What to produce:
Look below for the line containing "makeBackPlate();" and the line containing "obj.matrix_parent_inverse = Matrix.Identity(4)"; repeat exactly those two lines and all lines between them, and nothing else.

Data block:
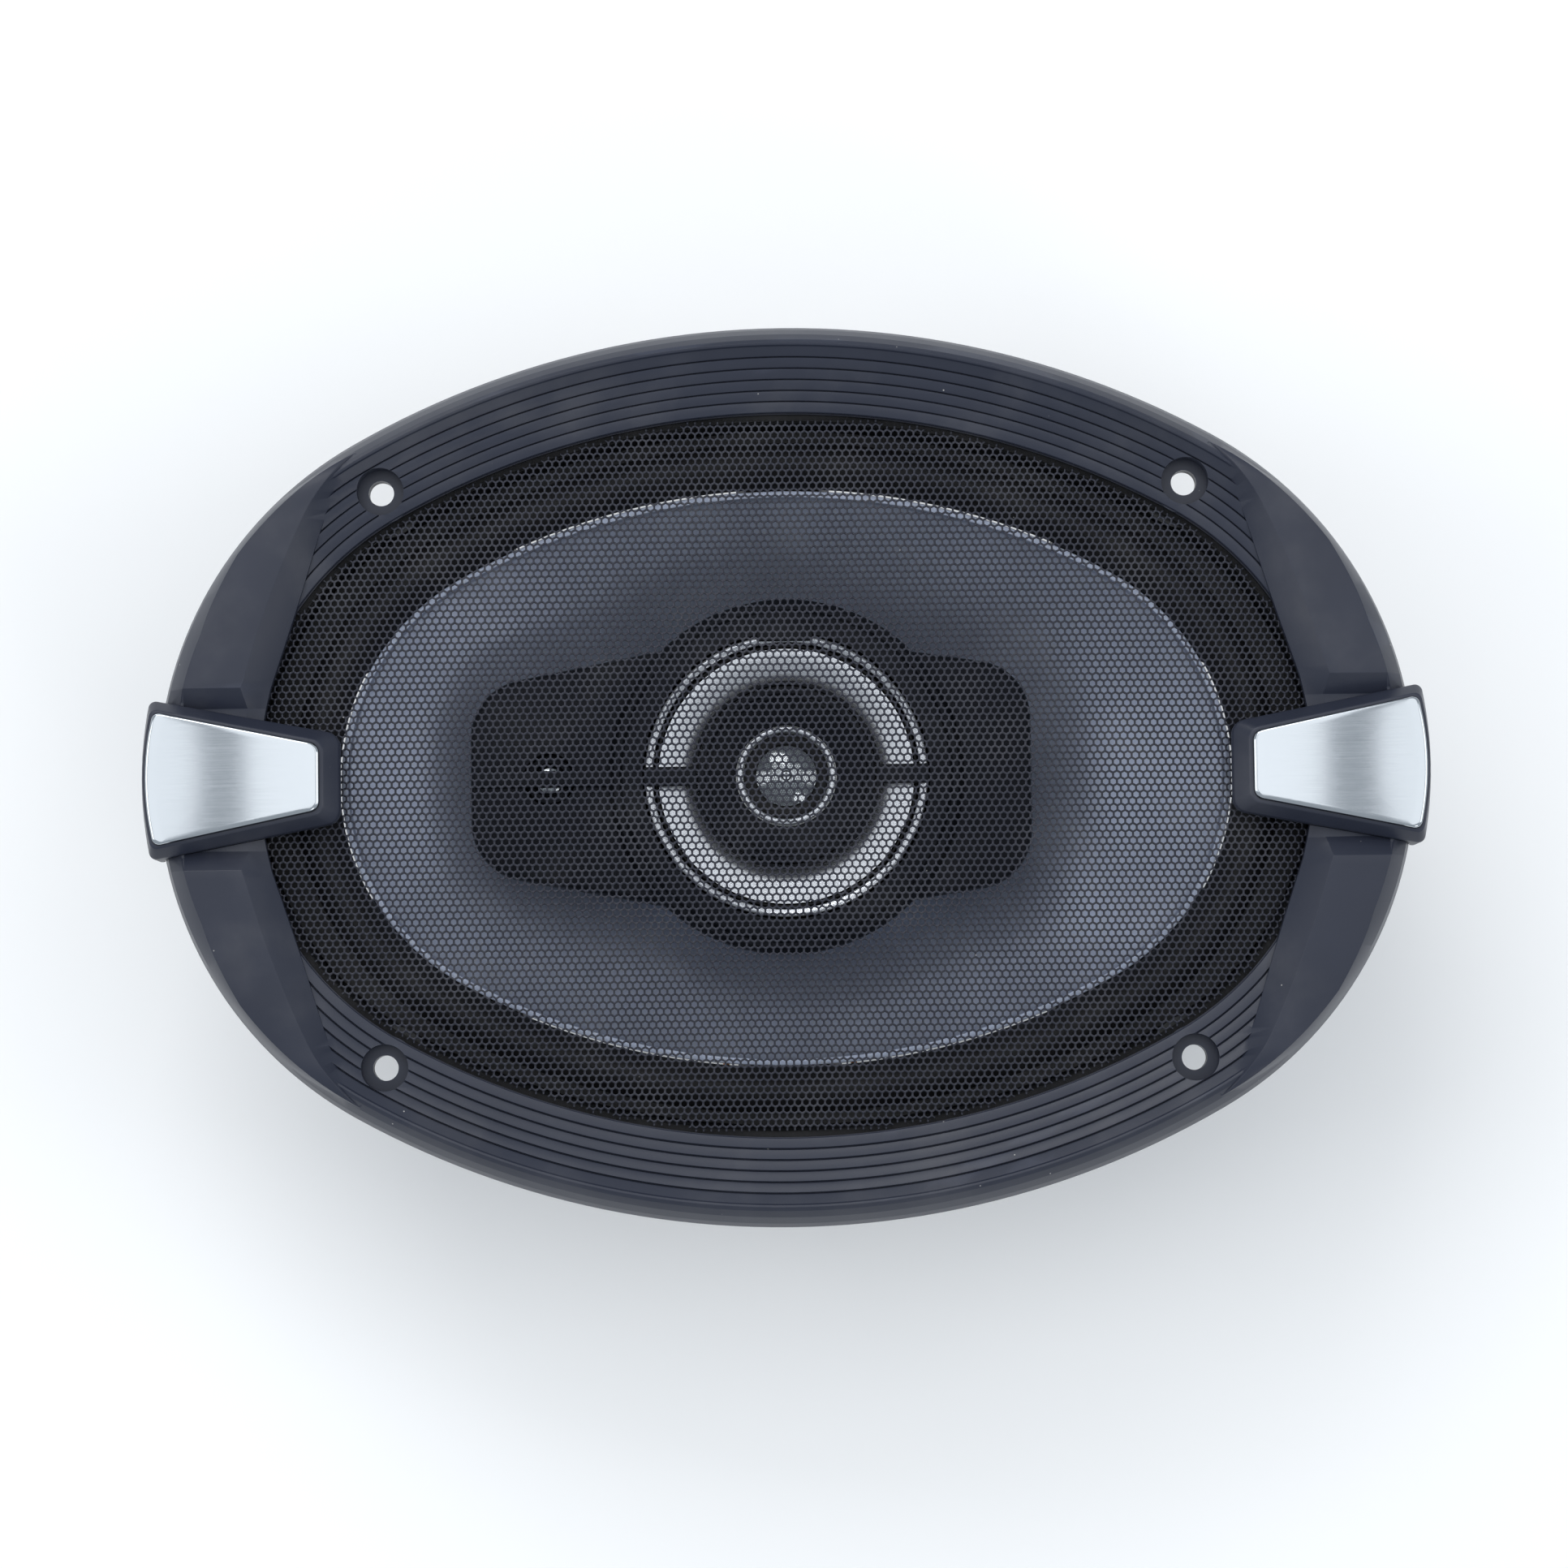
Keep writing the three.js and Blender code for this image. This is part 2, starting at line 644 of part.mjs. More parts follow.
function makePodHousing() {
  const { left, right, bottom, top } = POD_WINGS;
  const outline = [
    [left, -18.8, 8],
    [-25, -26.5],
    [24, -26],
    [right, -22, 8],
    [right, 22, 8],
    [24, 26],
    [-25, 26.5],
    [left, 18.8, 8],
  ];
  const lowered = outline.map(([x, y, r = 0]) => [x * 0.985, y * 0.965, r]);
  const wings = stack(
    [rounded(lowered), bottom],
    [rounded(outline), bottom + 2.5],
    [rounded(outline), top - 1.2],
    [rounded(lowered), top],
  );
  const disc = [
    [0, bottom],
    [POD_DISC - 1, bottom],
    [POD_DISC, bottom + 1],
    [POD_DISC, POD.rim - 2.4],
    [POD_DISC - 2, POD.rim - 0.8],
    [POD.pocket + 1, POD.rim],
    [0, POD.rim],
  ];
  const [barHalf, tabHalf, raised] = [1.7, 5.8, 1.1];
  const bar = box(left + 0.6, -POD.pocket - 2, -barHalf, barHalf, top - 1, top + raised);
  const tab = box(-tabHalf, tabHalf, POD.pocket - 2, POD.pocket + 2, POD.rim - 0.1, POD.rim + raised);
  const well = moved(drum(WELL_RADIUS, bottom + 2, top + 5), SUPER_TWEETER_X, 0);
  const pocket = drum(POD.pocket, bottom - 1, POD.rim + 3, 36);
  const body = cut(join(wings, turned(disc, 36)), pocket, well);
  piece(pod, "pod_housing", join(body, bar, tab), MATTE_PLASTIC);
}

function makeMidrange() {
  const rim = 79.8;
  const frame = [
    [10, 68.5],
    [16, 68.5],
    [29.3, 72.4],
    [29.3, rim],
    [27.4, rim],
    [27.4, 74],
    [15.5, 69.8],
    [10, 69.8],
  ];
  piece(pod, "midrange_frame", turned(frame), MATTE_PLASTIC);
  piece(pod, "midrange_magnet", drum(14, 66.6, 68.2, 24), FERRITE);
  const ring = [
    [27.5, rim + GAP],
    [29.1, rim + GAP],
    [29.1, rim + 0.8],
    [28.6, rim + 1.1],
    [27.5, rim + 0.9],
  ];
  piece(pod, "midrange_trim_ring", turned(ring, 32), BRIGHT_METAL);
  const [edge, neck] = [[26.3, 79], [9.6, 72.4]];
  const cone = [neck, edge, [edge[0], edge[1] - 0.6], [neck[0], neck[1] - 0.6]];
  piece(pod, "midrange_cone", turned(cone, 36), BRIGHT_METAL);
  piece(pod, "midrange_surround", washer(26.6, 27.1, 78.5, 79.1, 36), RUBBER);
  piece(pod, "midrange_voice_coil", washer(8.8, 9.3, 69.1, 73, 24), COPPER);
}

function makeTweeter() {
  const [bridgeBottom, bridgeTop] = [81.3, 82.4];
  const ring = washer(18.5, 19.4, 79.4, bridgeTop);
  const bars = [-1, 1].map((side) => {
    const [near, far] = [side * 19, side * 29.3];
    return box(Math.min(near, far), Math.max(near, far), -2, 2, bridgeBottom, bridgeTop);
  });
  piece(pod, "tweeter_bridge", join(ring, ...bars), MATTE_PLASTIC);
  const face = [
    [10.4, 78.6],
    [18.2, 80.4],
    [18.2, 82],
    [16.4, 82],
    [15.8, 81.5],
    [10.4, 79.6],
  ];
  piece(pod, "tweeter_faceplate", turned(face), MATTE_PLASTIC);
  const cup = [
    [0, 75],
    [11.6, 75],
    [12.4, 75.8],
    [12.4, 78.2],
    [9.6, 78.2],
    [9.6, 76.2],
    [0, 76.2],
  ];
  piece(pod, "tweeter_magnet_cup", turned(cup, 24), PLATED_STEEL);
  piece(pod, "tweeter_magnet", drum(7.5, 76.5, 77.6, 20), FERRITE);
  const trim = [
    [9.1, 78.5],
    [10.1, 78.5],
    [10.1, 80],
    [9.6, 80.4],
    [9.1, 80],
  ];
  piece(pod, "tweeter_trim_ring", turned(trim, 28), BRIGHT_METAL);
  const dome = [
    [0, 80.6],
    [2.4, 80.4],
    [4.5, 79.8],
    [6.2, 78.8],
    [5.6, 78.6],
    [4.2, 79.3],
    [2.2, 79.9],
    [0, 80.1],
  ];
  piece(pod, "tweeter_dome", turned(dome, 24), BRIGHT_METAL);
  piece(pod, "tweeter_surround", washer(6.5, 8.8, 78.5, 78.9, 24), RUBBER);
}

function makeSuperTweeter() {
  const at = (geometry) => moved(geometry, SUPER_TWEETER_X, 0);
  const floor = POD_WINGS.bottom + 2;
  const cup = [
    [0, floor + GAP],
    [5, floor + GAP],
    [5, floor + 2],
    [3.4, floor + 2],
    [3.4, floor + 0.9],
    [0, floor + 0.9],
  ];
  piece(pod, "super_tweeter_body", at(turned(cup, 16)), MATTE_PLASTIC);
  const dome = [
    [0, floor + 1.5],
    [3, floor + 1.5],
    [3, floor + 1.9],
    [1.8, floor + 2.4],
    [0, floor + 2.6],
  ];
  piece(pod, "super_tweeter_dome", at(turned(dome, 16)), BRIGHT_METAL);
}

// ---------------------------------------------------------------- Grille: trim ring, mesh and badges

// Z of the mesh's underside at a share of the way from the middle to its edge.
function meshZ(share) {
  return MESH_EDGE.z + MESH_RISE * (1 - share ** 2.2);
}

function makeMesh() {
  const [a, b] = TRIM_OVAL.map((half) => half - MESH_EDGE.inset);
  const rim = 1.6; // flat edge under the trim ring's lip
  const shares = [0, 0.3, 0.6, 0.85, 1];
  const level = (share, lift) => [(a - rim) * share, (b - rim) * share, meshZ(share) + lift];
  const section = [
    ...shares.map((share) => level(share, 0)),
    [a, b, MESH_EDGE.z],
    [a, b, MESH_EDGE.z + MESH_THICKNESS],
    ...shares.reverse().map((share) => level(share, MESH_THICKNESS)),
  ];
  piece(grille, "grille_mesh", dish(section), MESH_STEEL);
}

// The badge housing's outline, which widens towards the end of the oval. The other end is its mirror image.
function badgeOutline({ outer, inner, halfOuter, halfInner, corner }) {
  const bulge = 1.7; // how far the outer edge stands out in its middle
  const half = halfOuter * 0.5;
  return rounded([
    [inner, -halfInner, corner],
    [outer - bulge, -halfOuter, 1.5],
    [outer - bulge * 0.25, -half],
    [outer, 0],
    [outer - bulge * 0.25, half],
    [outer - bulge, halfOuter, 1.5],
    [inner, halfInner, corner],
  ]);
}

const BADGE_FOOT = { outer: 131.2, inner: 90.9, halfOuter: 16.4, halfInner: 9, corner: 3 };
const BADGE_HEAD = { outer: 130.7, inner: 94.2, halfOuter: 14.3, halfInner: 7.3, corner: 2.4 };
const BADGE_PLATE = { outer: 130.1, inner: 94.9, halfOuter: 13.6, halfInner: 6.65, corner: 2.2 };
const BADGE_Z = { apron: 80.6, seat: 84, overMesh: 87.6, shoulder: 90.8, head: 93.6, plate: 94.9 };

function grown(spec, by) {
  return {
    ...spec,
    outer: spec.outer + by,
    inner: spec.inner - by,
    halfOuter: spec.halfOuter + by,
    halfInner: spec.halfInner + by,
  };
}

function makeBadges() {
  const foot = badgeOutline(BADGE_FOOT);
  const block = stack(
    [foot, BADGE_Z.apron],
    [foot, BADGE_Z.shoulder],
    [badgeOutline(BADGE_HEAD), BADGE_Z.head],
  );
  const ringRoom = prism(ovalOutline(TRIM_OVAL, GAP), BADGE_Z.apron - 1, BADGE_Z.seat);
  const lipX = TRIM_OVAL[0] - MESH_EDGE.inset + 0.6; // the part over the mesh stays above it
  const width = 2 * BADGE_FOOT.halfOuter;
  const meshRoom = box(BADGE_FOOT.inner - 1, lipX, -width, width, BADGE_Z.apron - 1, BADGE_Z.overMesh);
  const housing = cut(block, ringRoom, meshRoom);
  const plate = prism(badgeOutline(BADGE_PLATE), BADGE_Z.head + GAP, BADGE_Z.plate);
  for (const [side, x] of [["right", 1], ["left", -1]]) {
    piece(grille, side + "_badge_housing", mirrored(housing, x, 1), BLACK_PLASTIC);
    piece(grille, side + "_badge_plate", mirrored(plate, x, 1), BRIGHT_METAL);
  }
}

// One raised shoulder beside the right badge, above the X axis. Each station across it gives Y,
// the X of its inner edge, of the two edges of its flat top, and the top's height.
function shoulder() {
  const stations = [
    { y: 14.6, inner: 106.1, flatIn: 109.8, flatOut: 122.4, top: 88.6 },
    { y: 18.6, inner: 105.2, flatIn: 110.9, flatOut: 122.0, top: 91.7 },
    { y: 36, inner: 99.4, flatIn: 105.3, flatOut: 116.6, top: 91.4 },
    { y: 54.3, inner: 93.6, flatIn: 97.7, flatOut: 106.0, top: 90.9 },
    { y: 62, inner: 90.0, flatIn: 92.6, flatOut: 98.4, top: 90.4 },
    { y: 69.6, inner: 84.9, flatIn: 85.5, flatOut: 86.1, top: 88.6 },
  ];
  const rings = stations.map(({ y, inner, flatIn, flatOut, top }) => {
    const outer = trimX(y);
    const section = [
      [outer - 1.8, 82.4],
      [outer, 82.4],
      [Math.max(flatOut, outer - 6), top],
      [Math.min(flatIn, outer - 3), top],
      [inner, Math.min(87.6, top)],
      [inner, 85.2],
    ];
    return section.map(([x, z]) => new THREE.Vector3(x, y, z));
  });
  const positions = rings.flatMap((ring) => ring.flatMap((p) => [p.x, p.y, p.z]));
  const faces = [];
  const n = rings[0].length;
  for (let i = 0; i < rings.length - 1; i++) {
    for (let j = 0; j < n; j++) {
      const [a, b] = [i * n + j, i * n + ((j + 1) % n)];
      faces.push(a, b, b + n, a, b + n, a + n);
    }
  }
  const last = (rings.length - 1) * n;
  for (let j = 1; j < n - 1; j++) faces.push(0, j + 1, j, last, last + j, last + j + 1);
  const made = new THREE.BufferGeometry();
  made.setAttribute("position", new THREE.Float32BufferAttribute(positions, 3));
  made.setIndex(faces);
  return closed(made);
}

function makeTrimRing() {
  const at = (inset, z) => [TRIM_OVAL[0] - inset, TRIM_OVAL[1] - inset, z];
  const [wall, skirt] = [2.4, 2.2]; // thickness of the outer wall, height of its upright foot
  const section = [
    at(0, FLANGE_Z),
    at(0, FLANGE_Z + skirt),
    at(RIDGE.inset - 0.3, RIDGE.z),
    at(RIDGE.inset, RIDGE.z),
  ];
  let [inset, z] = [RIDGE.inset + 0.4, RIDGE.z - 0.6];
  for (const drop of RIB_DROPS) {
    section.push(at(inset, z));
    z -= drop;
    inset += RIB_WIDTH - RIB_GROOVE;
    section.push(at(inset, z));
    z += RIB_STEP_UP;
    inset += RIB_GROOVE;
  }
  const lip = MESH_EDGE.inset + 1.1;
  const meshTop = MESH_EDGE.z + MESH_THICKNESS + GAP;
  section.push(at(lip, z - RIB_STEP_UP - 0.3));
  section.push(at(lip, meshTop));
  section.push(at(MESH_EDGE.inset - 0.5, meshTop));
  section.push(at(MESH_EDGE.inset - 0.5, MESH_EDGE.z));
  section.push(at(MESH_EDGE.inset - 2, MESH_EDGE.z));
  section.push(at(MESH_EDGE.inset - 2.6, meshTop));
  section.push(at(RIDGE.inset + 1.6, RIDGE.z - 3.2));
  section.push(at(wall + 0.2, FLANGE_Z + 3));
  section.push(at(wall, FLANGE_Z));
  const parts = [];
  const holes = [];
  const above = BADGE_Z.plate + 1;
  for (const x of [-1, 1]) {
    for (const y of [-1, 1]) {
      parts.push(mirrored(shoulder(), x, y));
      const place = [x * SCREW_PLACES[0], y * SCREW_PLACES[1]];
      parts.push(moved(drum(BOSS.radius, FLANGE_Z + SHEET + GAP, BOSS.top, 14), ...place));
      holes.push(moved(drum(COUNTERBORE, BOSS.screwSeat, above, 14), ...place));
      holes.push(moved(drum(SCREW_HOLE, FLANGE_Z, above, 12), ...place));
    }
    const notch = prism(badgeOutline(grown(BADGE_FOOT, GAP)), BADGE_Z.seat - GAP, above);
    holes.push(mirrored(notch, x, 1));
  }
  // The bosses stop at the mesh's edge.
  const [a, b] = TRIM_OVAL.map((half) => half - MESH_EDGE.inset + 0.5);
  const meshRoom = stack([ovalOutline([a, b]), FLANGE_Z], [ovalOutline([a, b]), meshTop]);
  holes.push(meshRoom);
  piece(grille, "trim_ring", cut(join(hoop(section), ...parts), ...holes), BLACK_PLASTIC);
}

// ---------------------------------------------------------------- Build

makeBackPlate();
makeMagnet();
makeTopPlate();
makeRivets();
makeBasket();
makeFrontGasket();
makeTerminals();
makeCapacitor();
makeTinselLeads();
makeCone();
makeSurround();
makeSpider();
makeVoiceCoil();
makeStem();
makePodRearCover();
makePodHousing();
makeMidrange();
makeTweeter();
makeSuperTweeter();
makeMesh();
makeBadges();
makeTrimRing();

export default speaker;
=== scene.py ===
"""The looks of a six-by-nine inch coaxial car speaker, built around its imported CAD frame.

X runs along the oval's length, Y across it and Z out of the speaker's face. Sizes are in metres.
"""

import math

import bmesh
import bpy
from bpy.props import FloatProperty, FloatVectorProperty, IntProperty, PointerProperty
from bpy.types import Operator, Panel, PropertyGroup
from mathutils import Matrix, Quaternion, Vector


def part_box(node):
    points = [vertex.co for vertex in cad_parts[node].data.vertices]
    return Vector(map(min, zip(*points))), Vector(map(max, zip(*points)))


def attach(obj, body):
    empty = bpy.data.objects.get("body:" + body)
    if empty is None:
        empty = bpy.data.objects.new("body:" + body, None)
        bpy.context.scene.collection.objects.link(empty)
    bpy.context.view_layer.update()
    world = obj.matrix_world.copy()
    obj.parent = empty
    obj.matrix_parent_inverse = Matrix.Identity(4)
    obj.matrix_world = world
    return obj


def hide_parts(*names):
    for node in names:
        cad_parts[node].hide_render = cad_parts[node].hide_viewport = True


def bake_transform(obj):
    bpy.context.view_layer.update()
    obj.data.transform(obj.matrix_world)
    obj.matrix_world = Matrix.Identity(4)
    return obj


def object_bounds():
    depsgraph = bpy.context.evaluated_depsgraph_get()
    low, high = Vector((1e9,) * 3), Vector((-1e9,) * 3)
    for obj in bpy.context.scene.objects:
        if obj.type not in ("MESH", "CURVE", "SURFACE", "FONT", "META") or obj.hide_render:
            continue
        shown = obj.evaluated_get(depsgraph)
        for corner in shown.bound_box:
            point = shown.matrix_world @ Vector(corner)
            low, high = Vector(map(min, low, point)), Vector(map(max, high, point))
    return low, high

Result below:
makeBackPlate();
makeMagnet();
makeTopPlate();
makeRivets();
makeBasket();
makeFrontGasket();
makeTerminals();
makeCapacitor();
makeTinselLeads();
makeCone();
makeSurround();
makeSpider();
makeVoiceCoil();
makeStem();
makePodRearCover();
makePodHousing();
makeMidrange();
makeTweeter();
makeSuperTweeter();
makeMesh();
makeBadges();
makeTrimRing();

export default speaker;
=== scene.py ===
"""The looks of a six-by-nine inch coaxial car speaker, built around its imported CAD frame.

X runs along the oval's length, Y across it and Z out of the speaker's face. Sizes are in metres.
"""

import math

import bmesh
import bpy
from bpy.props import FloatProperty, FloatVectorProperty, IntProperty, PointerProperty
from bpy.types import Operator, Panel, PropertyGroup
from mathutils import Matrix, Quaternion, Vector


def part_box(node):
    points = [vertex.co for vertex in cad_parts[node].data.vertices]
    return Vector(map(min, zip(*points))), Vector(map(max, zip(*points)))


def attach(obj, body):
    empty = bpy.data.objects.get("body:" + body)
    if empty is None:
        empty = bpy.data.objects.new("body:" + body, None)
        bpy.context.scene.collection.objects.link(empty)
    bpy.context.view_layer.update()
    world = obj.matrix_world.copy()
    obj.parent = empty
    obj.matrix_parent_inverse = Matrix.Identity(4)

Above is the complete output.